In regard to the repeal of the garbage tax earlier this year, all of the candidates agreed it was the right decision. However, their rationalization behind this belief differed. Rhyne stressed that the tax was never needed to begin with.

“Nobody would come out and say it, but they knew that if it was that easy to cut the garbage tax from $10 to $5 and then from $5 to zero in the matter of a  30-second conversation, then it’s further proof it wasn’t needed in the first place,” he said.

He described the city budget as possessing “a lot of low-hanging fruit,” with the potential for many opportunities. Rhyne said he believes creating a purchasing manager position would allow officials to reflect on how goods are purchased, thus determining where costs could be eliminated.

His opponent, White, simply stated that because she was never in favor of the tax, she would not bring it back.

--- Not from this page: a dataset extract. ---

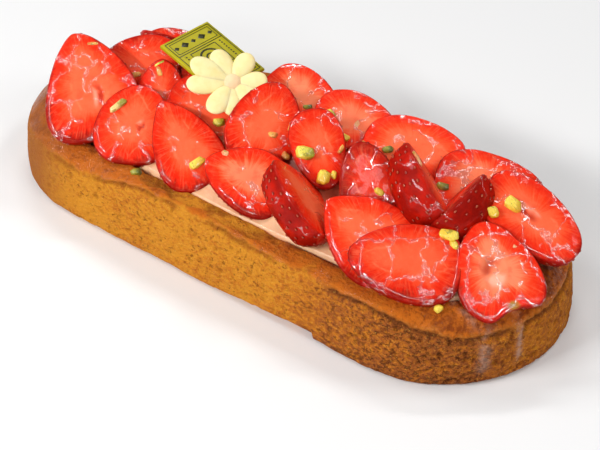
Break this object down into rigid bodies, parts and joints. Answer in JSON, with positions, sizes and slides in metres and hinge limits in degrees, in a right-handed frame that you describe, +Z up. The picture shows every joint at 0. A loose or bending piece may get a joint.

“To alleviate that, I would first have to look at the budget and see where we could eliminate something else in order to not bring it back,” she said.

Candidates also spoke on their positions regarding the fixed cost associated with owning and operating water, sewer and electric infrastructure, and how they would increase the consumer base.

Eaddy said that recruiting businesses and industries that are water and electricity users will generate revenues for those funds. He also stressed the importance of working together to market buildings within the city limits.

“I think we need to pay special attention to those closed buildings that we have and try to find niche businesses that can occupy those spaces,” said Eaddy.

In his response, Thomas stated that the current tax rates and water costs could detract businesses to relocate here.

“In my opinion right now, businesses might not want to come to Lincolnton in large part due to the tax rate and water costs associated with operating a business here,” Thomas said. “So, our first order of business here has to be addressing the rate, getting it down, and getting government more efficient so that businesses will have an incentive to come to Lincolnton to gain all those other intangibles, [such as] the way of life, the community that we live in, and the small town atmosphere that we have to offer here. But in order for that to be appealing enough to attract them, we’ve got to work on that tax burden that may be put on that entity should they chose to move here.”

Thomas also introduced the idea of selling water or power to neighboring cities or government entities to address Lincolnton’s current issues.

Candidates were also given the opportunity to discuss methods in which to bring more industrial companies to the city.

“In order to recruit and have businesses here, I would feel like a person like myself should have a business here,” said White. “If you say you love your city and want your city to grow, then your business should be here.”

Rhyne reiterated the need to lower taxes and level the playing field.

“Unless you make it appealing for someone to come here and open a theater or open a restaurant, they’re not going to come here,” said Rhyne. “We have to make a positive ranking business environment, and frankly, we do not have that.”

As to their vision for Lincolnton’s future, all of the candidates agreed that creating a vibrant downtown and Main Street was crucial to the city’s success.

“My vision for the city is one where we have not only a revitalized downtown, but a revitalized Main Street corridor,” said Thomas. “We do need shops and we do need nightlife and restaurants because that’s what brings people from outside Lincolnton into the city, and that’s really what you need to have sustained growth.”

Residents will have the opportunity to vote for city council members during the general election on Nov. 5.